I didn't hate it or anything. I spent quite a bit of time messing with it. That corny main theme still pops up in my head with no effort on demand. I spent more time using it as a benchmark than Unreal, which I also thought wasn't a great game.
Also, while I'm here pissing people off, can we all agree that "immersive sim" is a terrible name for a genre? What exactly is "simulated"? Why is it immersive? Immerisve as opposed to what? At the time we tended to lump them in with stealth games, so the name is just an attempt to reverse engineer a genre name by using loose words that weren't already taken, and I hate it. See also: character action game. Which action games do NOT have characters?

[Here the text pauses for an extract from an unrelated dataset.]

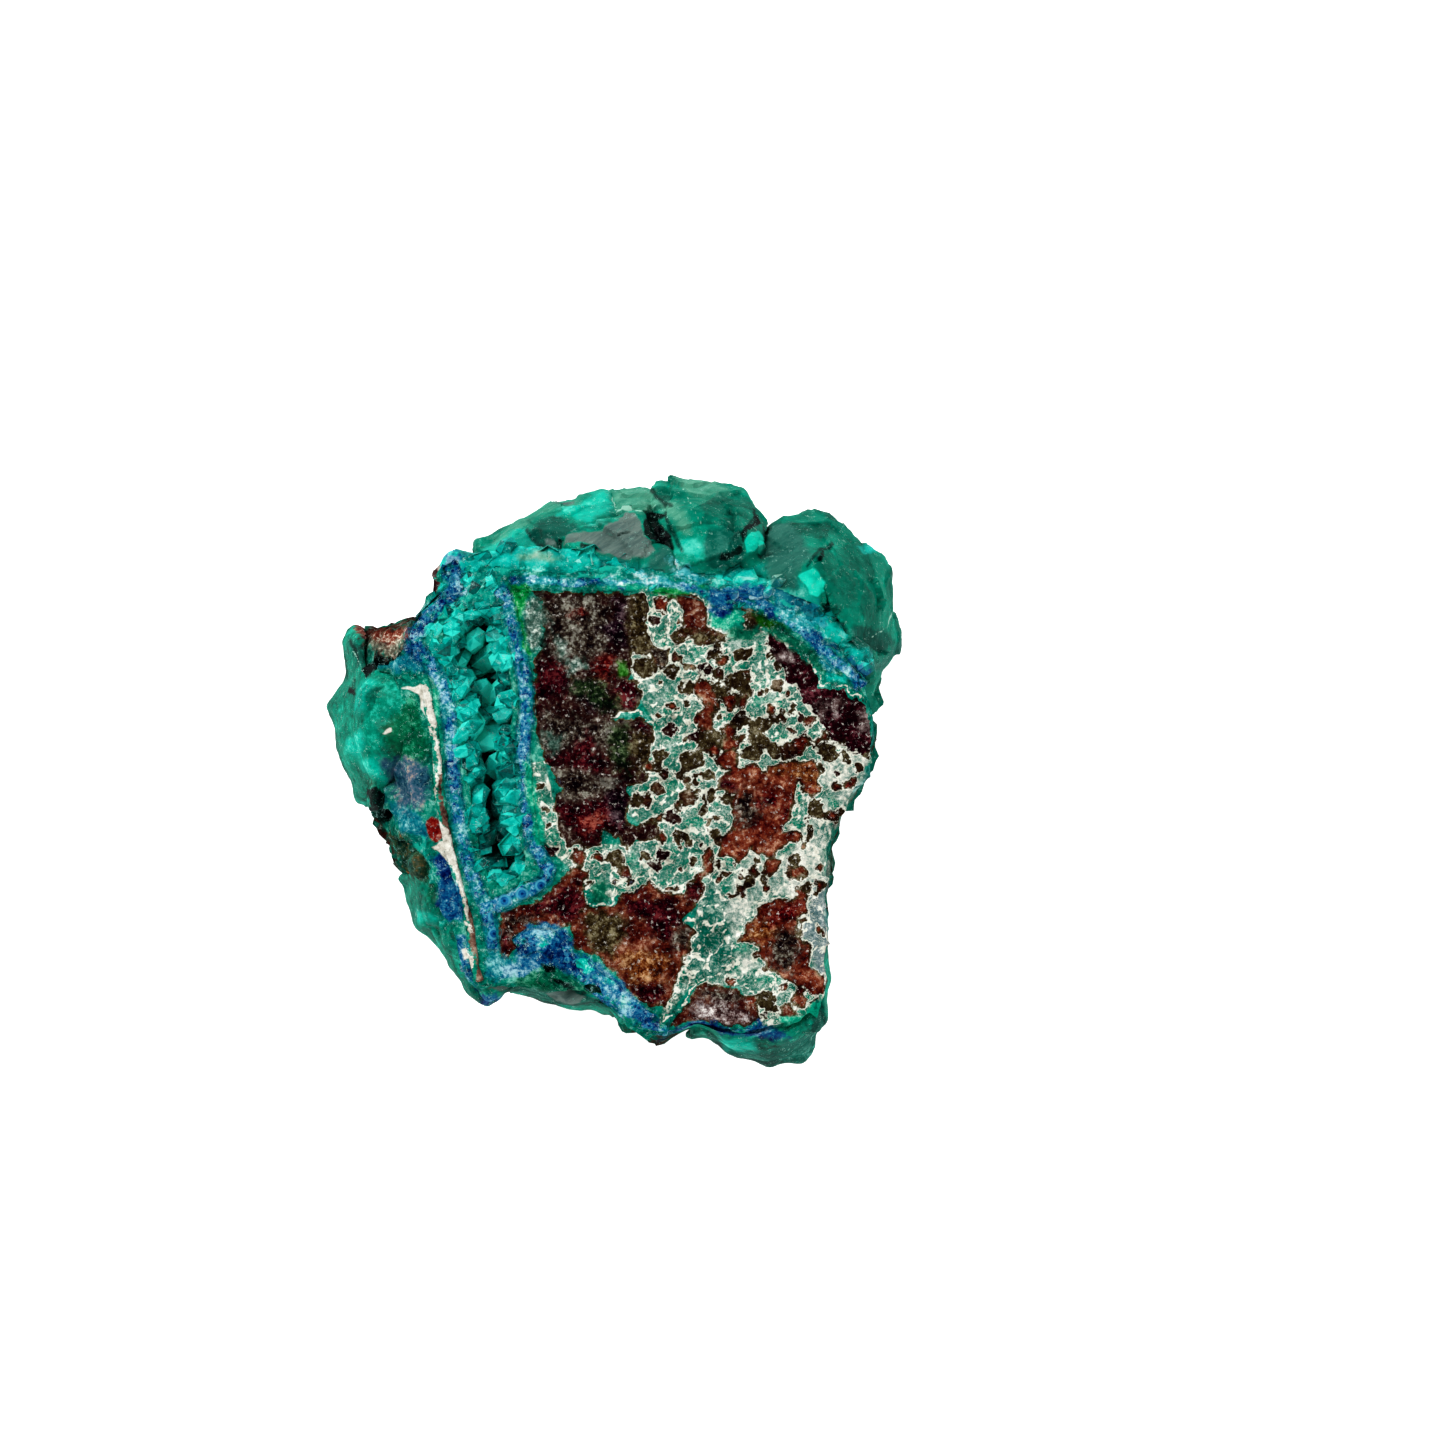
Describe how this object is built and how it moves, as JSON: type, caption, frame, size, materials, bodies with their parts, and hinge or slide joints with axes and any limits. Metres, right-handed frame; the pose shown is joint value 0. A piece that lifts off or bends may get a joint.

I only played the two “new” ones. They were both good, fairly interesting, but not amazing. It’s hard to say, but it just felt like something was missing from them. Maybe it was a lack of things to do between missions beyond finding my way into a few random apartments for no real reason?
It’s worth noting that I’m generally not into stealth games, I get impatient and just want blood, or think I can sprint past a few guards without being seen. (I think I fucked up in the police station in HR, and the entire interior of the building was just corpses)
Out of the two human revolution was a bit better but there wasn’t much between them.
I did like the aesthetics and general mood of the games though, and cyberware will always be cool.
I still would have played the next one if it hadn’t been cancelled sadly.
I would suggest against GMDX for a first time playthrough, it changes A LOT. From the aesthetics, to the gameplay, to the sounds, the mood, the feel of the game, and the viable approaches in each level, there’s so much that’s changed it just isn’t the same game anymore.
You’re much better off with the Vanilla Fixer tool, Transcended, or Zero Rando (I’m the dev). You could also use Revision and toggle every setting to vanilla, but make sure you also disable the HDTP models, and disable Shifter and Biomod too, and definitely set the maps to vanilla.